In 2008, Time magazine named him as one of the 100 most influential personalities in the world. This year his monumental work, 727-272 The Emergence of God at the Reversal of Fate (2006–2009), consisting of 16 painted panels, was featured as part of the landmark exhibition, Mapping the Studio at the Palazzo Grassi in Venice.
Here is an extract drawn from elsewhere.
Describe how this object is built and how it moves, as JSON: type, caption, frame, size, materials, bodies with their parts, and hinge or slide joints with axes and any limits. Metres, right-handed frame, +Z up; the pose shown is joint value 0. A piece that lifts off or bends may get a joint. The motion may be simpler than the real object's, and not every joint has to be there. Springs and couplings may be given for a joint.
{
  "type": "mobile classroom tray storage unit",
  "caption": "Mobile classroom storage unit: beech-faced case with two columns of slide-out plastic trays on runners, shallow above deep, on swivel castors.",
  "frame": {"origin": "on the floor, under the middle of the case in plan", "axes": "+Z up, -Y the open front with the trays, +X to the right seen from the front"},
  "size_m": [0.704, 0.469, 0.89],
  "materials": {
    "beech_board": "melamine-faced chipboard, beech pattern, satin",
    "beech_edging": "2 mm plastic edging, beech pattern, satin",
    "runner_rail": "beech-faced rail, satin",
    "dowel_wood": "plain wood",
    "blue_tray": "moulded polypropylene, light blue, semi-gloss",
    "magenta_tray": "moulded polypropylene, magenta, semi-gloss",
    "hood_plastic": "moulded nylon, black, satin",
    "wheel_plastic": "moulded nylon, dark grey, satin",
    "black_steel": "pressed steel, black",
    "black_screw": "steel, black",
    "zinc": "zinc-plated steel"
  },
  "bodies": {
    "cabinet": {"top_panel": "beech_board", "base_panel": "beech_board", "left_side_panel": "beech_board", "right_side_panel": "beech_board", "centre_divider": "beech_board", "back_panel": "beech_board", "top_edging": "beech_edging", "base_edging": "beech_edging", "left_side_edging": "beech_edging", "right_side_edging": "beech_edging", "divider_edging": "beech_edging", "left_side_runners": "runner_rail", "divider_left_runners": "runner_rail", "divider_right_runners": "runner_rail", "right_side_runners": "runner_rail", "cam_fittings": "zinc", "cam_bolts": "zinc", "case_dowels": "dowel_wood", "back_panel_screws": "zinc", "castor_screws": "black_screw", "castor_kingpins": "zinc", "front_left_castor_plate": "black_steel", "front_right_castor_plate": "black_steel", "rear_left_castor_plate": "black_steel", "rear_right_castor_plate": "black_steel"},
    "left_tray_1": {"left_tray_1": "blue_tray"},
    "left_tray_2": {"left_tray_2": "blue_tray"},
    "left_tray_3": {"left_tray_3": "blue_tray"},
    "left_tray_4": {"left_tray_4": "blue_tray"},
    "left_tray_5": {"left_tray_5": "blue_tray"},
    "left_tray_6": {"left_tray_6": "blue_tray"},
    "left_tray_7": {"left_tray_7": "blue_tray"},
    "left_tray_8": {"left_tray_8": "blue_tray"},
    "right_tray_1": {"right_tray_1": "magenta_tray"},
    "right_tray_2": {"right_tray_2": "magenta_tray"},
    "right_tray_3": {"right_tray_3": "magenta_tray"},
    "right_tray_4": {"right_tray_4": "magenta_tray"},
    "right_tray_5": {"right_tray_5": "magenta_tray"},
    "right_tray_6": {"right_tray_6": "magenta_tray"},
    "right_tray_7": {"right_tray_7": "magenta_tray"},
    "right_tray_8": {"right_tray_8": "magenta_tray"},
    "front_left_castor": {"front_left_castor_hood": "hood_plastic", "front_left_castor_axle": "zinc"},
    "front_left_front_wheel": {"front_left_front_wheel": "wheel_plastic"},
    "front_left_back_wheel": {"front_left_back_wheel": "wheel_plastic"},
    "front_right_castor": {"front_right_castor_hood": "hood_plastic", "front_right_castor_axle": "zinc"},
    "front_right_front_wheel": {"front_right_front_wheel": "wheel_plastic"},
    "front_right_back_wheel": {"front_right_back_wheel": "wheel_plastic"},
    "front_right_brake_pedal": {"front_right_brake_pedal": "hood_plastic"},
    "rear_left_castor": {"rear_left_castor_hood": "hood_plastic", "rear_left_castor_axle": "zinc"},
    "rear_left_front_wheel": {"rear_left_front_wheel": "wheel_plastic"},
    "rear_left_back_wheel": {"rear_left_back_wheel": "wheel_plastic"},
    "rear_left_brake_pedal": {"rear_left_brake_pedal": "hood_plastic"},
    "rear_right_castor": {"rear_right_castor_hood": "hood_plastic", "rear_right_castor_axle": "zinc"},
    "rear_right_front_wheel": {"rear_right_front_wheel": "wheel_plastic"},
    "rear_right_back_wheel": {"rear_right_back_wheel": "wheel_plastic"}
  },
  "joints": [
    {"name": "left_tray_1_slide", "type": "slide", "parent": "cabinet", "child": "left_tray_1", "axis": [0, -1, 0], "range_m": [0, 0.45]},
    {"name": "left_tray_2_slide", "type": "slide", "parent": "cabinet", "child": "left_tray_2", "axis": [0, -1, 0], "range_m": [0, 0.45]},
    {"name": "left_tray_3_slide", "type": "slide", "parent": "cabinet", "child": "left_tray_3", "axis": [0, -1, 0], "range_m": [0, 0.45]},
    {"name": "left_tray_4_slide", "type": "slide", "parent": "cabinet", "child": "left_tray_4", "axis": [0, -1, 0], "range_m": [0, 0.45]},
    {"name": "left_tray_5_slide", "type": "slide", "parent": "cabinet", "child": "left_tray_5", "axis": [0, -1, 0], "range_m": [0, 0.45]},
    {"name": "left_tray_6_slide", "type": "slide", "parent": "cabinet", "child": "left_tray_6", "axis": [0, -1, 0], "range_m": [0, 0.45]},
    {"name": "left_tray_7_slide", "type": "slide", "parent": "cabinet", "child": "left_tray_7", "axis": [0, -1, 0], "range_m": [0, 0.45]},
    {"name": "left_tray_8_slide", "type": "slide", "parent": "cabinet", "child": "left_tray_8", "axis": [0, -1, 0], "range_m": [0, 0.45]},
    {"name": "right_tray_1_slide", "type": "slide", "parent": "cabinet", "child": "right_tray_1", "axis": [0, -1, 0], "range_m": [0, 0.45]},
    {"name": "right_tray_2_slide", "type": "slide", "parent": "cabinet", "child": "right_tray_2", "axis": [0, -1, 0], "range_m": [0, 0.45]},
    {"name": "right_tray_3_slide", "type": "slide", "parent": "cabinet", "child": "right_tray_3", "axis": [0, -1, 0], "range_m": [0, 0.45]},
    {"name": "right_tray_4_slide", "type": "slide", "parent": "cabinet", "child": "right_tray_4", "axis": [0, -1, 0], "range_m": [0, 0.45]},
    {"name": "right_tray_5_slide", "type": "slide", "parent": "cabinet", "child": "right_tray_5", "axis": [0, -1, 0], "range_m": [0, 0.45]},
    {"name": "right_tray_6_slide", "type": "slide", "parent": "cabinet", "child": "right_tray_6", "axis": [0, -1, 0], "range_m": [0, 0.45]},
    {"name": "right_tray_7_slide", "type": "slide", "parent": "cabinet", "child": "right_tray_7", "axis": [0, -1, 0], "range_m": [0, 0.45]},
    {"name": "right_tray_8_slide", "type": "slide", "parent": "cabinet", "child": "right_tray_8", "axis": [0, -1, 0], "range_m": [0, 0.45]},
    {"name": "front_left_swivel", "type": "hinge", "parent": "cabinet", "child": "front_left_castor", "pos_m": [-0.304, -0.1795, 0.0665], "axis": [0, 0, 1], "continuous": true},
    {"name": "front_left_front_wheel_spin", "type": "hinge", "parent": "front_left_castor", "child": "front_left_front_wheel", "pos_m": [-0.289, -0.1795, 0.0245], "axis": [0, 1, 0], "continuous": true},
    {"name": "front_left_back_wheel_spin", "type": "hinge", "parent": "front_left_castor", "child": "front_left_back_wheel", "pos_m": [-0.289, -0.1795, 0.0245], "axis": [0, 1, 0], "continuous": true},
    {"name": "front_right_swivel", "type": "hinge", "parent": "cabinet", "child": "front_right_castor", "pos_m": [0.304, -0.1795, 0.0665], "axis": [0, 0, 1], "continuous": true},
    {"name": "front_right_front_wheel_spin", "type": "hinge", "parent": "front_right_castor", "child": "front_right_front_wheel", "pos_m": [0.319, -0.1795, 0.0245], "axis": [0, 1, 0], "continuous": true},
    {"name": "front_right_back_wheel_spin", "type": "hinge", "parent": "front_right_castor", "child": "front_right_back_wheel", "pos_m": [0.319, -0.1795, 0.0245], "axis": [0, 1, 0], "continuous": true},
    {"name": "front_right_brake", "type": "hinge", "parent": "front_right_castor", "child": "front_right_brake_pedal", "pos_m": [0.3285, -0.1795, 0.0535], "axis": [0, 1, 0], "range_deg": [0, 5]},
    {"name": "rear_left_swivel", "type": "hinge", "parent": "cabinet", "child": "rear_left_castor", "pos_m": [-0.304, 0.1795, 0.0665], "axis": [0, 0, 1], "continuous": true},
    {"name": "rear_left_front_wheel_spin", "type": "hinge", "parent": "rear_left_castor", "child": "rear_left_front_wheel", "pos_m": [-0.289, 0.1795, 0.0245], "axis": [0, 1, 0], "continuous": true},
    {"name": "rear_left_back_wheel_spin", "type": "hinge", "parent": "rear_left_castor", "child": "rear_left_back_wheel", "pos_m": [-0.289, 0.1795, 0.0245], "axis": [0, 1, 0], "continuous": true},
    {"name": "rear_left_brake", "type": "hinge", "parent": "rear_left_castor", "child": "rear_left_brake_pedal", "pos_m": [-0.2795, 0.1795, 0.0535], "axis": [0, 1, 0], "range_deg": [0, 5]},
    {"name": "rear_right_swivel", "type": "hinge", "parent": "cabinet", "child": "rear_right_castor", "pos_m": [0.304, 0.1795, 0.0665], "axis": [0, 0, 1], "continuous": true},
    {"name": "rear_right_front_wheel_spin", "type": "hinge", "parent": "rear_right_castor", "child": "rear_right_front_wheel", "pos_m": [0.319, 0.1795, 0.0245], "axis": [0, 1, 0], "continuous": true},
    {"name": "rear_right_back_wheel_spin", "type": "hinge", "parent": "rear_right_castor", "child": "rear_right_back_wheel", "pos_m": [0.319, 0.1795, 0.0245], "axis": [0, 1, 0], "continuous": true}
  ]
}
With a PhD in Nihonga painting from the Tokyo University of the Arts (the former name: Tokyo National University of Fine Arts and Music), Murakami has developed a signature style where the most modern techniques combine with the skill and precision of traditional Japanese art, particularly ukiyo-e (floating world) prints. Inspired by manga and kawaii (cute) culture, his irresistible world is inhabited by monstrous or charming characters, the mischievous descendents of past myths. In 2001, Takashi Murakami established the Kaikai Kiki corporation based in Tokyo and New York, and now also in Los Angeles, a veritable breeding ground for artists that produces exhibitions, animated films, events such as the GEISAI contemporary art fair, as well as catalogues and merchandise goods. The ‘Superflat’ aesthetic that Murakami theorized in 2001 attempts to blur the line between high and low art through all mediums including painting, sculpture, wallpaper, animation, fashion, and merchandise.
Takashi Murakami was born in 1962 in Tokyo, Japan. He lives and works in Tokyo, New York, and Los Angeles.